How overfitting warps high dimensional space
- Logit scale inflation that yields peaky posteriors. As the model memorizes patterns from training, it drives larger dot products for familiar contexts. The LM head and the hidden states align more strongly with the target token directions. On train-like inputs the softmax turns sharp and confident.
- Anisotropy and effective dimension collapse. Healthy representations spread power across many directions. With overfitting the covariance spectrum grows a few large eigenvalues while the tail thins. Effective rank falls. Intuition: the vector cloud funnels into narrow cones that fit the training domain but leave little capacity for novel inputs.
- Prototype locking. Each output token direction acts like a prototype. Overfitting pulls contextual vectors toward the prototypes favored by the training distribution. That looks great on seen text and can push novel inputs toward the wrong prototype at inference time.
- Hubness in neighbor graphs. High dimensions already produce hubs. Overfitting boosts this effect. A handful of directions become nearest neighbors for many points. Retrieval and clustering suffer because unrelated items start to look close.
- Outlier features and peaky attention. Some attention heads and MLP channels grow into high gain detectors for very specific signatures such as rare phrases or formats. These features fire brightly on memorized cases and barely help elsewhere.
- Frequency to norm coupling that gets exaggerated. Even in normal training, frequent tokens tend to have higher base influence. Overfitting can exaggerate that link or skew it toward idiosyncratic tokens. Local neighborhoods around those tokens distort and the map of meaning gets bumpy.
How to see the geometry move
You can spot these shifts without a single leaderboard score. Build a small internal dashboard and compare a shard of training data with a fresh, time-boxed shard.
- Covariance spectrum of hidden states: compute eigenvalues of $\operatorname{Cov}(h)$. Track effective rank or participation ratio. Overfitting shows up as swelling top eigenvalues and a shrinking effective rank.
- Isotropy checks: mean cosine of random hidden state pairs after unit normalization. Rising averages signal crowding into cones. Track the norm of the mean hidden state relative to per-token norms.
- Embedding and LM head norm histograms: watch for heavy tails and identify tokens whose columns change rapidly in scale or angle.
- Alignment margins: on held-out data measure $\max_t \cos(h, E_t)$ and the margin between the top two logits. Train-only growth is a red flag.
- Hubness metrics: build k-NN graphs. Count how often a point appears in someone elseβs neighbor list. Long-tail growth means hubness is increasing.
- Attention and MLP outliers: track attention entropy per head and activation RMS per channel. Persistent outliers usually point to memorization hooks.
Tip: always compare train versus fresh at the same time. Geometry that seems fine on train can look obviously distorted on new text.

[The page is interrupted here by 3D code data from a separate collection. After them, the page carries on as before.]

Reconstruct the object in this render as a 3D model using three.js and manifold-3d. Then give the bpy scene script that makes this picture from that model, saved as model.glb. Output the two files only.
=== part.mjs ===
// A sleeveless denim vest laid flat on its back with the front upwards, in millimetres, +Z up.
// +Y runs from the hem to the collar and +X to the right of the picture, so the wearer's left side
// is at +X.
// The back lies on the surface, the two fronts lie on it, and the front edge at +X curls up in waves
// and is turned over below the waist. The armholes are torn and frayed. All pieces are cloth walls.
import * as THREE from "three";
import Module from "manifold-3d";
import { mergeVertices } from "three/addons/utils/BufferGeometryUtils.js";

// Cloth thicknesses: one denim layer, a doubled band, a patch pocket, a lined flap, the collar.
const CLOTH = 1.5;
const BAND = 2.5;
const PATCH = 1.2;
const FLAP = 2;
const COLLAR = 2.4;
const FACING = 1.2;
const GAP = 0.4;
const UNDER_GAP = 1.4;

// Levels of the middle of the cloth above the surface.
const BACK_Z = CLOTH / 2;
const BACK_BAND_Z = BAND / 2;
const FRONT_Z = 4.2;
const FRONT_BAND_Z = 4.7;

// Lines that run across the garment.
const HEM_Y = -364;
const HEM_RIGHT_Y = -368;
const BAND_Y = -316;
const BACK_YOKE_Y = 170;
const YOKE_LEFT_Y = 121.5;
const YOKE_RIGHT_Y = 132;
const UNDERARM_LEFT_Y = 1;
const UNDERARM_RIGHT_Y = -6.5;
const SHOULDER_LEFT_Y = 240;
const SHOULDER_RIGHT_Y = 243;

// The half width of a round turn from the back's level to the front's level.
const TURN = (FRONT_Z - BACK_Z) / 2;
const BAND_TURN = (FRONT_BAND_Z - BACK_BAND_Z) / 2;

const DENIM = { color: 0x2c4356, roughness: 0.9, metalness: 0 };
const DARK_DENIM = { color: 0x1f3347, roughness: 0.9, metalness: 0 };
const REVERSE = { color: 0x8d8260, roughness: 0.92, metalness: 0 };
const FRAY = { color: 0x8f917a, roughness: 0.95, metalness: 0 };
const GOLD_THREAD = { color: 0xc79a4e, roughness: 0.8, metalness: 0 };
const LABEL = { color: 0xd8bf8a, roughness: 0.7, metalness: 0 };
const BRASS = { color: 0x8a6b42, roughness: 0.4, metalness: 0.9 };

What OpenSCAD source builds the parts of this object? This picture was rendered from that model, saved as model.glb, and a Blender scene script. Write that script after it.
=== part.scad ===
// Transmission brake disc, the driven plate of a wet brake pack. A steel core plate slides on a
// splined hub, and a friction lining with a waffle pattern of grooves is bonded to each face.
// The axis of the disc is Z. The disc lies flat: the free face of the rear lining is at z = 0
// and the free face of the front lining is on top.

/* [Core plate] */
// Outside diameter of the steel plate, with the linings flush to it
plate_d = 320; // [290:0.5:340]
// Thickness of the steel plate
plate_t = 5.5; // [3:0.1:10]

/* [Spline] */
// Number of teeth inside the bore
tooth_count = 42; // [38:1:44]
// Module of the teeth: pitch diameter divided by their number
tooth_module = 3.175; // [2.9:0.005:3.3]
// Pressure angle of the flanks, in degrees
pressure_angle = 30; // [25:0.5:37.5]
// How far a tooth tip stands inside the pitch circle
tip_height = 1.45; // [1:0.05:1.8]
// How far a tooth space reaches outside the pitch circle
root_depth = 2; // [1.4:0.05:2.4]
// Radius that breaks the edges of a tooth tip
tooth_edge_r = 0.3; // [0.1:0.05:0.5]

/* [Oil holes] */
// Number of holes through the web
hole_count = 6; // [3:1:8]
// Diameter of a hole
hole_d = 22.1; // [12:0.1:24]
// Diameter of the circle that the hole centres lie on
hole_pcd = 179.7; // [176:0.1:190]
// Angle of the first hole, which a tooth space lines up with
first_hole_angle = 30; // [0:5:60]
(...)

If you train embedding encoders for RAG or search
Contrastive learning tries to balance two forces:
- Alignment brings matched pairs together.
- Uniformity spreads points roughly uniformly on the unit sphere.
Overfitting tips the balance toward alignment without uniformity.
- Positives become extremely close while the rest of the space collapses onto a submanifold.
- Cross-domain recall drops and hubness rises.
- With dot product scoring, norm inflation can fake improvement. With cosine scoring, angle collapse is the main issue.
Simple monitors:
- Track average positive cosine versus an energy measure for uniformity on the sphere.
- Measure recall@k in-domain and out-of-domain on rotating, unseen sets.
How to shape the space back into health
- Increase data diversity and deduplicate to reduce pressure to memorize narrow cones.
- Weight decay and LoRA dropout during SFT or other PEFT methods to temper outlier channels and logit scale inflation.
- Uniformity-friendly losses for encoders: temperature tuning, hyperspherical regularizers, broader negative sampling, or small feature noise.
- Early stopping on geometry signals such as effective rank stalling or hubness spikes.
- Entropy or KL guardrails in RLHF or DPO to prevent collapse relative to a reference policy.
Closing thought
Overfitting is not just a lower loss that went a bit too low. It is a quiet rearrangement of angles, spectra, and neighborhoods inside a very large space. Watch the geometry. When the cloud collapses, the outputs might still look confident, but the map they come from has lost its depth.